- [Stated problem] Going from the top of the data below, give again each line through the one containing "CROWN_STEPS = 12", both ends kept.

Modeling code records
Start
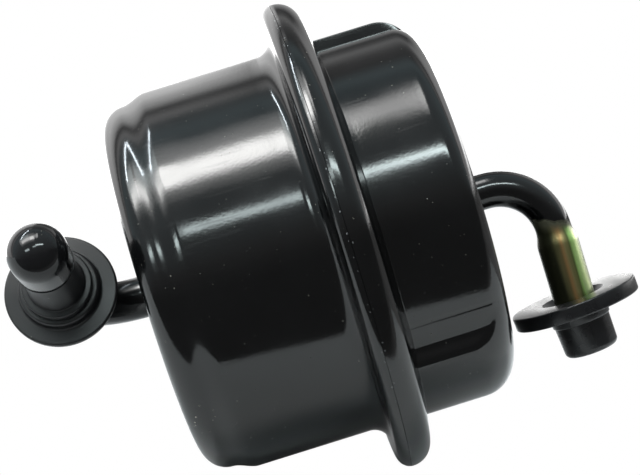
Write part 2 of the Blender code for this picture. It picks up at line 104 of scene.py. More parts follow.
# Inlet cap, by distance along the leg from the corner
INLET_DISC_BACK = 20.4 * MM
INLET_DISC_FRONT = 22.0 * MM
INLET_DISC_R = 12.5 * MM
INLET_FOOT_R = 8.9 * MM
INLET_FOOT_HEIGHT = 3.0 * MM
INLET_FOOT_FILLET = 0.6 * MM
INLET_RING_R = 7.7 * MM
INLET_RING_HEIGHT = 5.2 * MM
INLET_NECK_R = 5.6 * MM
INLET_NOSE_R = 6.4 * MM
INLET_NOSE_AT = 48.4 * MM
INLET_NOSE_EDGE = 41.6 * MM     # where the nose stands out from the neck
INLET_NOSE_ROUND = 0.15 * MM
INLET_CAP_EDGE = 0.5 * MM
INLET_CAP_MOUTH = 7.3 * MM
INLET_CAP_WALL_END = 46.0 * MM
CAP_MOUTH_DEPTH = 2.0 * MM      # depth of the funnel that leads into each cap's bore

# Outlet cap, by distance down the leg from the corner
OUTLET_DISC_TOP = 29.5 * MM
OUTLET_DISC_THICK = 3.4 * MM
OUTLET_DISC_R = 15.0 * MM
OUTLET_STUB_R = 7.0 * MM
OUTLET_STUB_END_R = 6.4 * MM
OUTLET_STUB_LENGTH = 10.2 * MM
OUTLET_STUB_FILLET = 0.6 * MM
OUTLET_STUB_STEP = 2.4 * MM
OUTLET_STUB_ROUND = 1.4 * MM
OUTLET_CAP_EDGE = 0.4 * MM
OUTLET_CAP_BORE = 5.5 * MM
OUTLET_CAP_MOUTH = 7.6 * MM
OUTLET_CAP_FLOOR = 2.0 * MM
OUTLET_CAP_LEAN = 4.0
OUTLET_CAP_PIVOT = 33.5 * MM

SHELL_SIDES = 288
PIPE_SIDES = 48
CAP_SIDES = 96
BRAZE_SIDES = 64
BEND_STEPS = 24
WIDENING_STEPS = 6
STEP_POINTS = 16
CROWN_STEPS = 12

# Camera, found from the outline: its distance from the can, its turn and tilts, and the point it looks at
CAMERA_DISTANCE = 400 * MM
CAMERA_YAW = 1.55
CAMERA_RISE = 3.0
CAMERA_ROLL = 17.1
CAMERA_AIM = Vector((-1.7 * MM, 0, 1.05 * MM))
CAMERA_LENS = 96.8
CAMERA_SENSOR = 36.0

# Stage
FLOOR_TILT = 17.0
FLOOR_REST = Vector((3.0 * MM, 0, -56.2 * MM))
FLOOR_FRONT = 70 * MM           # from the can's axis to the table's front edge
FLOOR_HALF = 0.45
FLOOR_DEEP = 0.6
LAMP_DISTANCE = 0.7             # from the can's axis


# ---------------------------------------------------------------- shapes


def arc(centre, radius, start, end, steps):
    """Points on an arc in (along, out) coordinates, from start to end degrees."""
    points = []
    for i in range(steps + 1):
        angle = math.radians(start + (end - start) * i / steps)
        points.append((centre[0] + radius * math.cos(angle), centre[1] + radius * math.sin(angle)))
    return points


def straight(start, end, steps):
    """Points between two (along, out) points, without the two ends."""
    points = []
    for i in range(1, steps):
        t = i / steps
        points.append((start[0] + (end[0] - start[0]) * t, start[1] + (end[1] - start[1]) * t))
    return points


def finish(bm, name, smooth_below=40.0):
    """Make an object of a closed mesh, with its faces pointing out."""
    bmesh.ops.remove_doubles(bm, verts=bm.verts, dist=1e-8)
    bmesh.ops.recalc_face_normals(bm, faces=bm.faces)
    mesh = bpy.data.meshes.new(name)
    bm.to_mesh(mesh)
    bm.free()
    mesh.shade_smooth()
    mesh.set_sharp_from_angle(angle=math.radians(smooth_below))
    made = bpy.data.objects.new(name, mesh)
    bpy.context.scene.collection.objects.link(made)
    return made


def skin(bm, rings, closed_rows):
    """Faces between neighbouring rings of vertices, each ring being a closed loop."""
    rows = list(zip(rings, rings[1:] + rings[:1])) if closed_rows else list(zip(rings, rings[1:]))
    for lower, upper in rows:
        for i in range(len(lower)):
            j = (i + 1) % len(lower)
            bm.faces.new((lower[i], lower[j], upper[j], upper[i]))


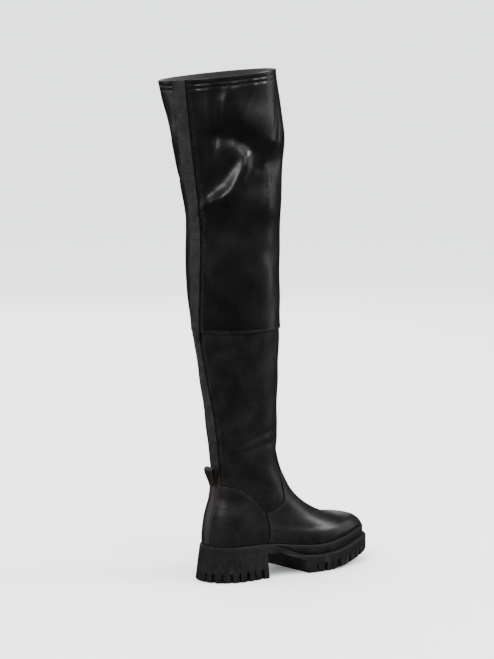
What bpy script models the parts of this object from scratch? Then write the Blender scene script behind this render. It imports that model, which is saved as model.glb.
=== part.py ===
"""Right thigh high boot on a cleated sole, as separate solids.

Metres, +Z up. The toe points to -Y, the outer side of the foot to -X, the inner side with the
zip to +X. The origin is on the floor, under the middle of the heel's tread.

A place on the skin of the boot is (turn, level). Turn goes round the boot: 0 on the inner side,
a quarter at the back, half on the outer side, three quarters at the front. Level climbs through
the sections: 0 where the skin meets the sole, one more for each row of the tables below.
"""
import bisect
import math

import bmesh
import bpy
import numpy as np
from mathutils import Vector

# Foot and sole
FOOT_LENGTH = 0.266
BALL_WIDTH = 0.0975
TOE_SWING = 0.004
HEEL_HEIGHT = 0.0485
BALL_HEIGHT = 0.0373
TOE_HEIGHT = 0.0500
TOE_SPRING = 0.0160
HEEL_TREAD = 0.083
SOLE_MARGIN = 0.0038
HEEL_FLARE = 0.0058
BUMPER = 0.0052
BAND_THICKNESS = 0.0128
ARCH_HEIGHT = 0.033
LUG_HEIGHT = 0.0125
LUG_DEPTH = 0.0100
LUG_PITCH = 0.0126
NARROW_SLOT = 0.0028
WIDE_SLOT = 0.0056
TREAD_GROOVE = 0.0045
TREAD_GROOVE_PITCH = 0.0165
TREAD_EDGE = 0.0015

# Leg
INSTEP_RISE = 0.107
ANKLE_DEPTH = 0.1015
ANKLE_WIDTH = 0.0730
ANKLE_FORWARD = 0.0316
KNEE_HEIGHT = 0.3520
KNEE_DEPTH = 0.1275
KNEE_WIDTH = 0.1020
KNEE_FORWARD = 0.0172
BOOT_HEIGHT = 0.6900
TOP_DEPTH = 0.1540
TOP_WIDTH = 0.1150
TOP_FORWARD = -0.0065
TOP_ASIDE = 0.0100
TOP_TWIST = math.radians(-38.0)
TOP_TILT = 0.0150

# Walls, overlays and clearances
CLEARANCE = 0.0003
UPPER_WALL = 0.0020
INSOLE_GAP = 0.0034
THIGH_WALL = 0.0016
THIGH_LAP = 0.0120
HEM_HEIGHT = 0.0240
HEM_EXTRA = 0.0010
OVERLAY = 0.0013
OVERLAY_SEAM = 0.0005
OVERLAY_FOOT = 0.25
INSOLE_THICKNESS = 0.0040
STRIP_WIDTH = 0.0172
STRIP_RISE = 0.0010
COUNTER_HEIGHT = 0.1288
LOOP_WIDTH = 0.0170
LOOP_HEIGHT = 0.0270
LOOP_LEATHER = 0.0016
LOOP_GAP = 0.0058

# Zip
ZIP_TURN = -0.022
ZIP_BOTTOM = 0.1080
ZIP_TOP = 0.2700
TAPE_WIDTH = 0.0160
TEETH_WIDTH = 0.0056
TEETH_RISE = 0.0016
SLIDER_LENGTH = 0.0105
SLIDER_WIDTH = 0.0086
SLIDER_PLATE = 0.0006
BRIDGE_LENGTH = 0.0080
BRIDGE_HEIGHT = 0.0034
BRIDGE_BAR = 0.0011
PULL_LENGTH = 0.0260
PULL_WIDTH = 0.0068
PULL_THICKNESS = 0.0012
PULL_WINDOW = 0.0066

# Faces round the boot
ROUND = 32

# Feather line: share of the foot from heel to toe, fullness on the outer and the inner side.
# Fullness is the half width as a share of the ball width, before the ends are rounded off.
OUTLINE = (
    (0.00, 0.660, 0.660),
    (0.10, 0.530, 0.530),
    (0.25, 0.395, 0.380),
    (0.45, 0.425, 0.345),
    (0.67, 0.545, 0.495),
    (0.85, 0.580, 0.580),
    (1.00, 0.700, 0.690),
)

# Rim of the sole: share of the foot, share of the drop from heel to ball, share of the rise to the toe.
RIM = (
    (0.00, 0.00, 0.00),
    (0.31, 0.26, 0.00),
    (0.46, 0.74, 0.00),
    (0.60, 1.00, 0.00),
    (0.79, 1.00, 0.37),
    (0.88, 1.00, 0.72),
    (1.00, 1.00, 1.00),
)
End
- [Correct output]
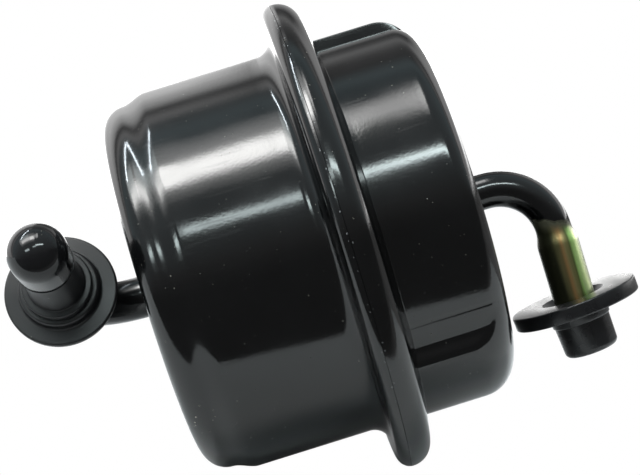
Write part 2 of the Blender code for this picture. It picks up at line 104 of scene.py. More parts follow.
# Inlet cap, by distance along the leg from the corner
INLET_DISC_BACK = 20.4 * MM
INLET_DISC_FRONT = 22.0 * MM
INLET_DISC_R = 12.5 * MM
INLET_FOOT_R = 8.9 * MM
INLET_FOOT_HEIGHT = 3.0 * MM
INLET_FOOT_FILLET = 0.6 * MM
INLET_RING_R = 7.7 * MM
INLET_RING_HEIGHT = 5.2 * MM
INLET_NECK_R = 5.6 * MM
INLET_NOSE_R = 6.4 * MM
INLET_NOSE_AT = 48.4 * MM
INLET_NOSE_EDGE = 41.6 * MM     # where the nose stands out from the neck
INLET_NOSE_ROUND = 0.15 * MM
INLET_CAP_EDGE = 0.5 * MM
INLET_CAP_MOUTH = 7.3 * MM
INLET_CAP_WALL_END = 46.0 * MM
CAP_MOUTH_DEPTH = 2.0 * MM      # depth of the funnel that leads into each cap's bore

# Outlet cap, by distance down the leg from the corner
OUTLET_DISC_TOP = 29.5 * MM
OUTLET_DISC_THICK = 3.4 * MM
OUTLET_DISC_R = 15.0 * MM
OUTLET_STUB_R = 7.0 * MM
OUTLET_STUB_END_R = 6.4 * MM
OUTLET_STUB_LENGTH = 10.2 * MM
OUTLET_STUB_FILLET = 0.6 * MM
OUTLET_STUB_STEP = 2.4 * MM
OUTLET_STUB_ROUND = 1.4 * MM
OUTLET_CAP_EDGE = 0.4 * MM
OUTLET_CAP_BORE = 5.5 * MM
OUTLET_CAP_MOUTH = 7.6 * MM
OUTLET_CAP_FLOOR = 2.0 * MM
OUTLET_CAP_LEAN = 4.0
OUTLET_CAP_PIVOT = 33.5 * MM

SHELL_SIDES = 288
PIPE_SIDES = 48
CAP_SIDES = 96
BRAZE_SIDES = 64
BEND_STEPS = 24
WIDENING_STEPS = 6
STEP_POINTS = 16
CROWN_STEPS = 12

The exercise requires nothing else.